The urgent and overwhelming needs of World War I and its aftermath transformed Caritas. Committed to the scientific advancement of charity and supported by the Center Party, Caritas was well situated to reach national prominence. The second half of Maurer’s book studies the expansive institutional growth in the Weimar Republic. With a solid organizational and social basis, Caritas capitalized on the new republican order. State assistance flowed through Center Party officials, which further solidified the association financially. Caritas took its place alongside the Red Cross and Inner Mission as a truly national entity. Caritas also participated in and organized international conferences advancing the study of social welfare methods. As an indication of its success, by 1932 the organization was able to found a national institute for public health (Caritasinstitut für Gesundheitsfürsorge).
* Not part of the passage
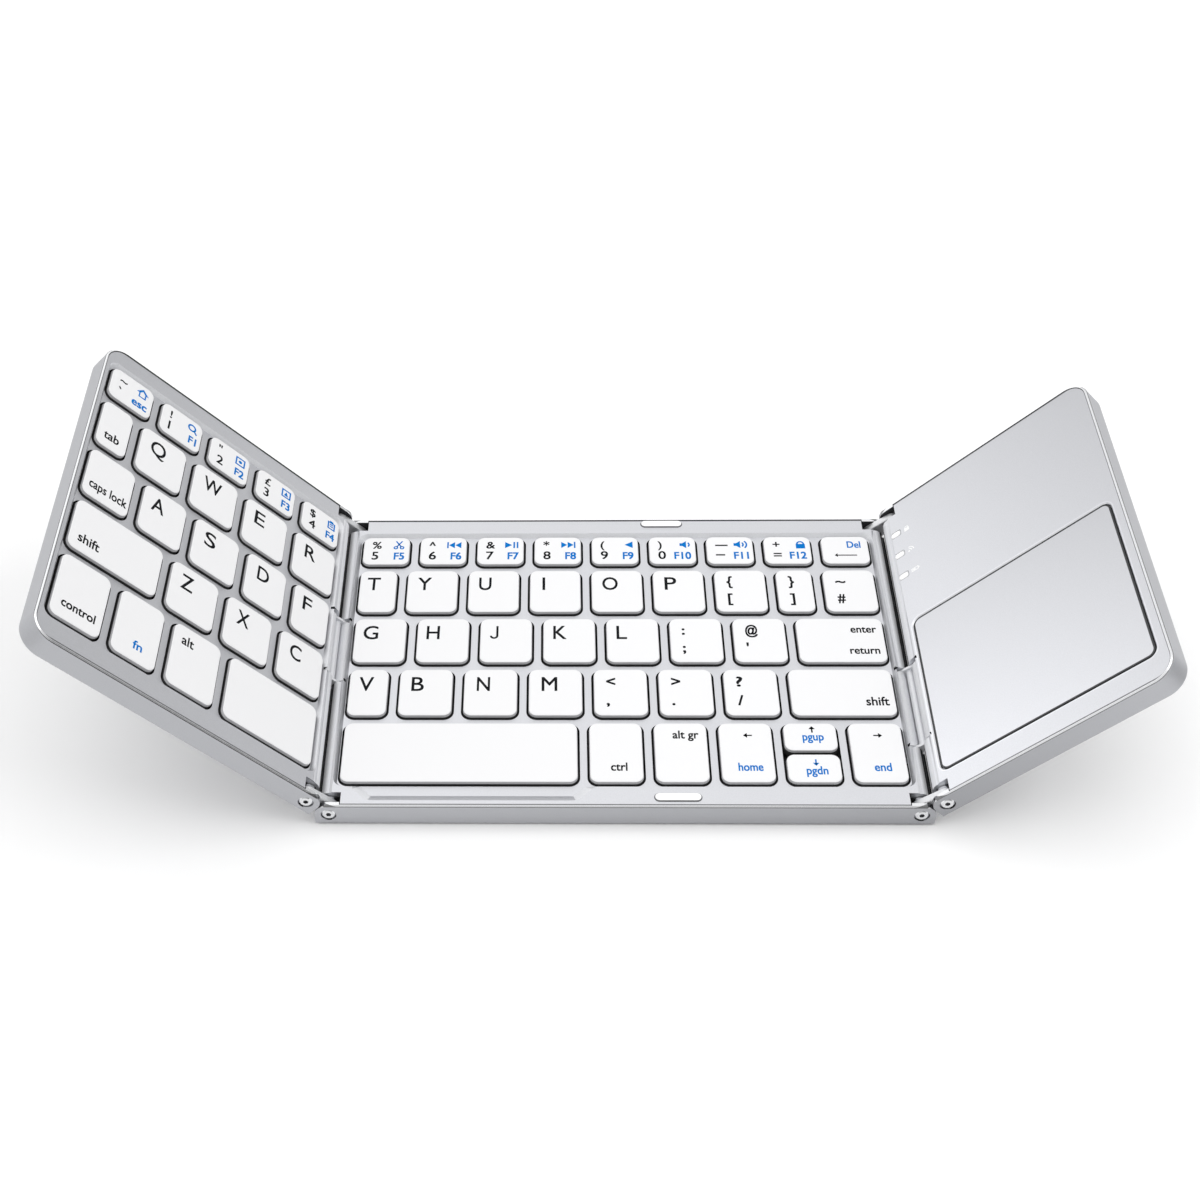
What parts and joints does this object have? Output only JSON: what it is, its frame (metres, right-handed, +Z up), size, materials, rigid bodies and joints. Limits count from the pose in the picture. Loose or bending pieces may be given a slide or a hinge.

Caritas’s longevity, according to Maurer, stems from an internal decision to fend off church and state control. Caritas advanced social welfare through the training of field practitioners—many nuns but also many laypeople—and raising public awareness through its publications. The association also maintained its confessional identity. Trying to avoid a bureaucratization of charity, Caritas focused on a principled commitment to the individual in extreme need and to charity work as integral to a healthy community. In an age of desperate [End Page 601] social anxieties fanning the ideological fires of social Darwinism, hypernationalism, and eugenics, Caritas promoted values of compassion and solidarity with the suffering. Accepting state support and weathering its own financial scandal, Caritas faced serious public scrutiny. But thanks to the financial and structural autonomy achieved through the Weimar Republic, Caritas was able to prosper until the Nazi seizure of power and then later re-emerge in the Federal Republic.